• _The problem_:
Give only the number of lines in the data that include the string "from".

• _Extracted information_:

——————————

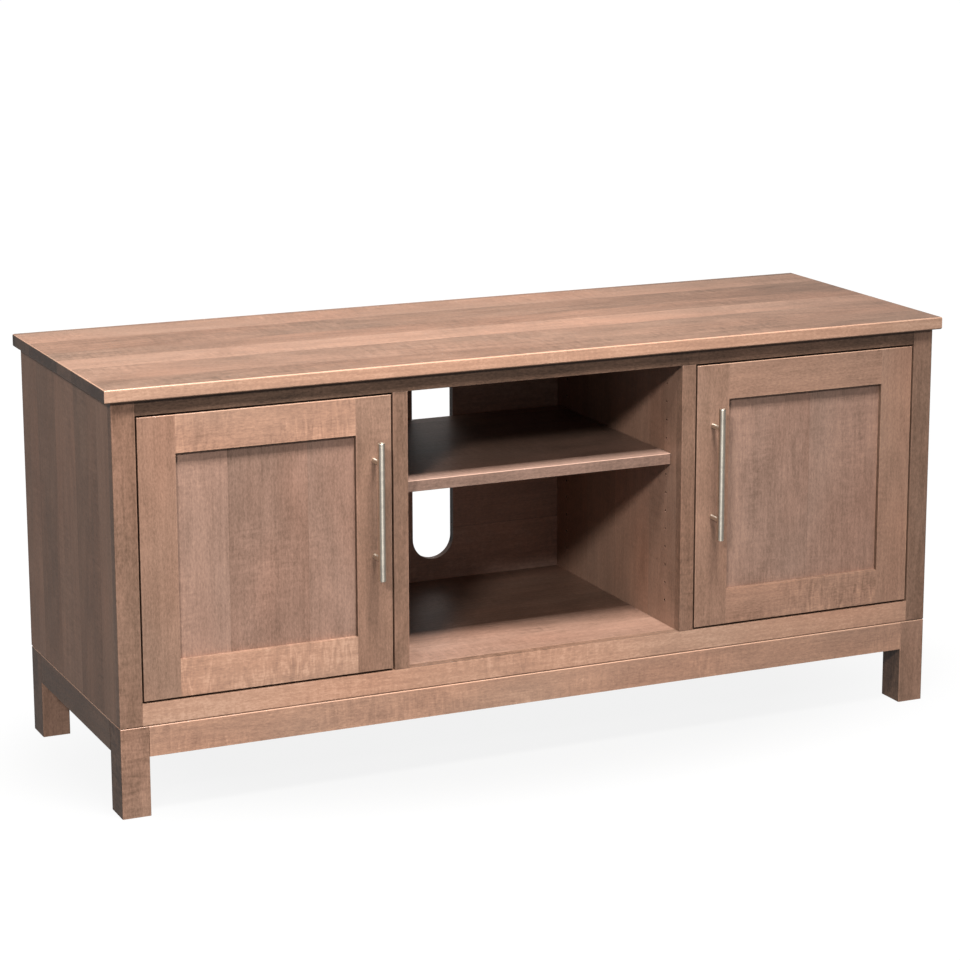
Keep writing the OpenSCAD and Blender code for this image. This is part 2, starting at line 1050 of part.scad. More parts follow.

——————————

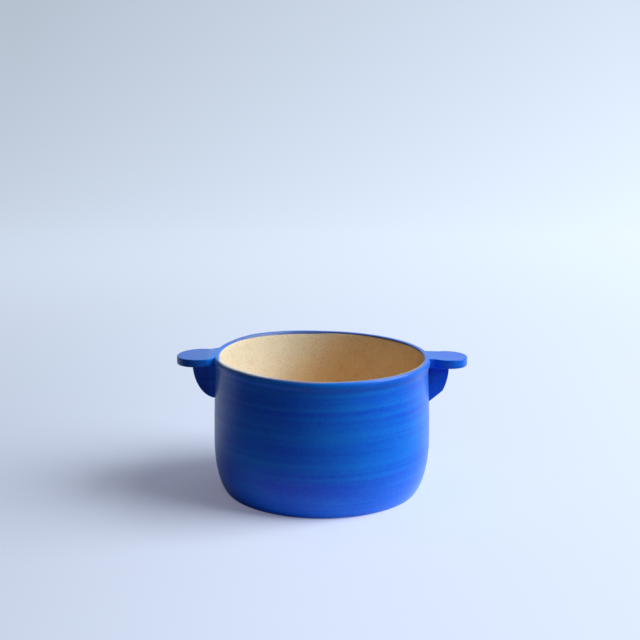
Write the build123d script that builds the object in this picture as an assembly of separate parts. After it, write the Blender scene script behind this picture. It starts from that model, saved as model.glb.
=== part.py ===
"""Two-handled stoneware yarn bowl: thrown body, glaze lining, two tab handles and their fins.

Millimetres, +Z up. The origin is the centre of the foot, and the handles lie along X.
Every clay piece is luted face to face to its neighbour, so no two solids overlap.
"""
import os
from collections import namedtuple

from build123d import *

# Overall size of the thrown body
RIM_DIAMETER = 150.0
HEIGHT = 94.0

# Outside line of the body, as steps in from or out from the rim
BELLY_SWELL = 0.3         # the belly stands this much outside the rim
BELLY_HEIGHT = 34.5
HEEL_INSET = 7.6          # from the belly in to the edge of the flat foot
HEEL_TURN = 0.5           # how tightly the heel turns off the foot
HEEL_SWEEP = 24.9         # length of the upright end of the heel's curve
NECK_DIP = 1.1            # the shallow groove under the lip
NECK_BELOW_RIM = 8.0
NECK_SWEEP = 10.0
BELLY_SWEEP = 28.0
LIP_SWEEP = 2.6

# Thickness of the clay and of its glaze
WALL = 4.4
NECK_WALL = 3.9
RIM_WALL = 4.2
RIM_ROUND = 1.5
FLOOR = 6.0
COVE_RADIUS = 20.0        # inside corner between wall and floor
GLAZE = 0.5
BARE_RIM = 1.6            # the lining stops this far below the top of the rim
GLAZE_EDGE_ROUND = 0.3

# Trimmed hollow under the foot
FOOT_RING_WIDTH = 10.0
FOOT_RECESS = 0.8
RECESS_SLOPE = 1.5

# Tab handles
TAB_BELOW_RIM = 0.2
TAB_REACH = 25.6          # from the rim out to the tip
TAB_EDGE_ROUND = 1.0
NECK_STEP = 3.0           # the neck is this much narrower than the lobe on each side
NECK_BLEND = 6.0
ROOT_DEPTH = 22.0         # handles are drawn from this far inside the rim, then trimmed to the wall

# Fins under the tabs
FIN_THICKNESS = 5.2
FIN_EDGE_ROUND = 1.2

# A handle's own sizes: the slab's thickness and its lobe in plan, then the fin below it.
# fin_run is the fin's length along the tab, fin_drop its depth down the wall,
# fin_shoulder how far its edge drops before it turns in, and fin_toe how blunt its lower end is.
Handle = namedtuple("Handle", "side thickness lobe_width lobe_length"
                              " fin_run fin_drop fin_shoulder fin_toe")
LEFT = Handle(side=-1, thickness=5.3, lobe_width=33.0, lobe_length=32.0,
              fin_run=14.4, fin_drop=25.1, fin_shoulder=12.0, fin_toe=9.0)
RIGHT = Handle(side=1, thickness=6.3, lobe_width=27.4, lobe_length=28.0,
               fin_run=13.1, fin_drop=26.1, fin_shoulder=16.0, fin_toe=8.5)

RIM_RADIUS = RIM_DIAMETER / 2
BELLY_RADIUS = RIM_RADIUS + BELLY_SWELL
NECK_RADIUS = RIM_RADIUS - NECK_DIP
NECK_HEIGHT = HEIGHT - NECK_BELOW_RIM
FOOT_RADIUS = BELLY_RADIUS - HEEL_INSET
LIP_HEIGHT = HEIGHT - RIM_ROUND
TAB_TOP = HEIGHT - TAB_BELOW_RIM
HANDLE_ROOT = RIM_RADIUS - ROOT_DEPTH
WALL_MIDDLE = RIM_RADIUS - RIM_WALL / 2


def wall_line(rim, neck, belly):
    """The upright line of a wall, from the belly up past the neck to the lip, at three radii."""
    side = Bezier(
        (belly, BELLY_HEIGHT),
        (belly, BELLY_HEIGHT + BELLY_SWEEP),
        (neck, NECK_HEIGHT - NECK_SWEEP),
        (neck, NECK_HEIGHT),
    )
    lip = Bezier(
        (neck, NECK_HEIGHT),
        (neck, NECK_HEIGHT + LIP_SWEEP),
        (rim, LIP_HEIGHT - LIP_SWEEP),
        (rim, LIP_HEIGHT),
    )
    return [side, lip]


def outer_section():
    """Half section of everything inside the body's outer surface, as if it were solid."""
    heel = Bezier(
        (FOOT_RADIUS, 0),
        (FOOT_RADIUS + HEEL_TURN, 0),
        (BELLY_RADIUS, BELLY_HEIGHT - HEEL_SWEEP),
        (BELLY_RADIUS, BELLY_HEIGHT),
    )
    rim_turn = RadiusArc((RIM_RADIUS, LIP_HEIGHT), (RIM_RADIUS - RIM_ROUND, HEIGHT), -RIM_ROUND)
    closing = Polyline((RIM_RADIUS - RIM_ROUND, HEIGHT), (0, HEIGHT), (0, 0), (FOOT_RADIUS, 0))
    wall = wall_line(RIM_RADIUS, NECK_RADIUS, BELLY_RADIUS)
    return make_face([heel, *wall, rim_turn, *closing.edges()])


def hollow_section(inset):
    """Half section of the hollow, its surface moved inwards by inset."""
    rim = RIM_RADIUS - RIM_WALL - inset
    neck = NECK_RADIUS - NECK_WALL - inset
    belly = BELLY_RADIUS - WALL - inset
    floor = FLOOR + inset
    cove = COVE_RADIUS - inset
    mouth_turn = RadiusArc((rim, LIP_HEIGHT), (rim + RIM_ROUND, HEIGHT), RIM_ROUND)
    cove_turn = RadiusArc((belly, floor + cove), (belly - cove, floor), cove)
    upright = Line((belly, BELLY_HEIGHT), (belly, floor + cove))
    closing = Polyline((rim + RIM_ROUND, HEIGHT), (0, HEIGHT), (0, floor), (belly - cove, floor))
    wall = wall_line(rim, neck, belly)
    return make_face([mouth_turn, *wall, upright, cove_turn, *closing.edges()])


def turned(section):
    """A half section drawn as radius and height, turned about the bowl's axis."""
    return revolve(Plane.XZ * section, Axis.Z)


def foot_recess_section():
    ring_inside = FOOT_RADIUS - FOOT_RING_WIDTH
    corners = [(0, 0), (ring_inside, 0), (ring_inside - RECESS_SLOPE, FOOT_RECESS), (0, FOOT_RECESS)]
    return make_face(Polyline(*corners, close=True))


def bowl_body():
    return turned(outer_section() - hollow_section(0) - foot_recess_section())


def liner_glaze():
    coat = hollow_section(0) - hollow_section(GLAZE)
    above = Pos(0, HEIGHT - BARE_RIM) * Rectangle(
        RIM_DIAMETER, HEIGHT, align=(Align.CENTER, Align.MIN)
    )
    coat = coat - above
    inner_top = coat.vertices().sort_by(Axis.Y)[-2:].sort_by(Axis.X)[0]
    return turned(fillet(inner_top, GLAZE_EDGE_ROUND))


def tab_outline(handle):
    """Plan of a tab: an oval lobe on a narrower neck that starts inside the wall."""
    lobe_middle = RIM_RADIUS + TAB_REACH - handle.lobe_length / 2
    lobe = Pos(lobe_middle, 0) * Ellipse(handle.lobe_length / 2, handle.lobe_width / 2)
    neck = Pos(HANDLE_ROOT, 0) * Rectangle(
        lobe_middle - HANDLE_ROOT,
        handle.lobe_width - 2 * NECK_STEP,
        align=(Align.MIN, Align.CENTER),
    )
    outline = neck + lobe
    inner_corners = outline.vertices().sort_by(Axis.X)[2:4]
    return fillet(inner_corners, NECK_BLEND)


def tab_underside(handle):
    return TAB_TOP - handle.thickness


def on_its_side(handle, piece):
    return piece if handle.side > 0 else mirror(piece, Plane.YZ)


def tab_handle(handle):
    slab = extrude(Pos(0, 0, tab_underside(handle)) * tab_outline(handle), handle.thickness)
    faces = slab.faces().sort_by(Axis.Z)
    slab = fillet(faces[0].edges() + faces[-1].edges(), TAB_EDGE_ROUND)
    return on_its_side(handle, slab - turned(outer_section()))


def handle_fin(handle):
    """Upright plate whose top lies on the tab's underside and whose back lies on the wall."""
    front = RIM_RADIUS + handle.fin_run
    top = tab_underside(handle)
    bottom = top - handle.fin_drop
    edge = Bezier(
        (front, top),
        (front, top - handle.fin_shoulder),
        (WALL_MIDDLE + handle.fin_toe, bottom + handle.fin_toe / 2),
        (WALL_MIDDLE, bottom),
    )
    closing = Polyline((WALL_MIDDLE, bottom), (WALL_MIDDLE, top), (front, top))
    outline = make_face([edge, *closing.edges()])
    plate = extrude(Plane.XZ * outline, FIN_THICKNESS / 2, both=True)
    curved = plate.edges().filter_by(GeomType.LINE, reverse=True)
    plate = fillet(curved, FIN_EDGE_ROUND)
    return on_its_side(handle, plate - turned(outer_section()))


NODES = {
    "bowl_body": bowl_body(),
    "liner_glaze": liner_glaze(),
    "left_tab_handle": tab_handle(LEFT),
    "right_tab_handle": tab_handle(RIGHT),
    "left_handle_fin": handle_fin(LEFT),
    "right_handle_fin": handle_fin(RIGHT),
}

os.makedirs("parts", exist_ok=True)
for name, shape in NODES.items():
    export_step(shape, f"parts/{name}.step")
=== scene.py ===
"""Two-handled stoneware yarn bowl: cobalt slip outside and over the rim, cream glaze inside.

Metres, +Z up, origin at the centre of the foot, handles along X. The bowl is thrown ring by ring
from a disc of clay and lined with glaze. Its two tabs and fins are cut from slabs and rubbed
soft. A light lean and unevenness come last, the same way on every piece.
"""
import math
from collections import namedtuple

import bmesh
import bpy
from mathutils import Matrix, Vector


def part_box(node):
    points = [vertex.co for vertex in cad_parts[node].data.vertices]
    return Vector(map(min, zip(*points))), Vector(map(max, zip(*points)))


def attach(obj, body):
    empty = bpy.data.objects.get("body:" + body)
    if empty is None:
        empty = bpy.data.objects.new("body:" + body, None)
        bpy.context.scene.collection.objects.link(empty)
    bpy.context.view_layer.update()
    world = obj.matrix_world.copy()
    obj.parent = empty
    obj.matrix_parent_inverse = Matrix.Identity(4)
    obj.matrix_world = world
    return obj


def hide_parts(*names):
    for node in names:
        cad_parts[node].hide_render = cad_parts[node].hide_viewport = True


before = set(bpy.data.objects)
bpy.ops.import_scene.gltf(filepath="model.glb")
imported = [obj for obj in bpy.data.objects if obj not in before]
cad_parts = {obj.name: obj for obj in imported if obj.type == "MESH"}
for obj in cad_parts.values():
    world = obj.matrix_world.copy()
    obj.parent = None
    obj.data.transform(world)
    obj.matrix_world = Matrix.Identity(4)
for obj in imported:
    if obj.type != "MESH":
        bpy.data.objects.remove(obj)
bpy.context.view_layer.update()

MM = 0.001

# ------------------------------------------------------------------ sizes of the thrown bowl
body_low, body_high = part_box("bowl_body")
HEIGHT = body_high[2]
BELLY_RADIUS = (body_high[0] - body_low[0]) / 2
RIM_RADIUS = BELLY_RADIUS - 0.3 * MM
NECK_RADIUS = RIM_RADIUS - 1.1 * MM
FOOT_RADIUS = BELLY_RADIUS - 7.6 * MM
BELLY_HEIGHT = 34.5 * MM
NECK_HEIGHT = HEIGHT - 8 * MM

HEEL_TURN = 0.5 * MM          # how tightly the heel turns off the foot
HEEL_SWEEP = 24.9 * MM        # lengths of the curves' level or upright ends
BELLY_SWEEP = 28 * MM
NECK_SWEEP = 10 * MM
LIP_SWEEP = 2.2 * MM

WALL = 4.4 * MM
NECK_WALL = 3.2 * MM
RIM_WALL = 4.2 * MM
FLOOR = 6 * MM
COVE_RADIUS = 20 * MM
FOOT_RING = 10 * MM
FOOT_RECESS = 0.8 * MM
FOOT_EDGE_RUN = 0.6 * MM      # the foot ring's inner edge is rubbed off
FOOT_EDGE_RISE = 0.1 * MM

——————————

• _Answer below_:
11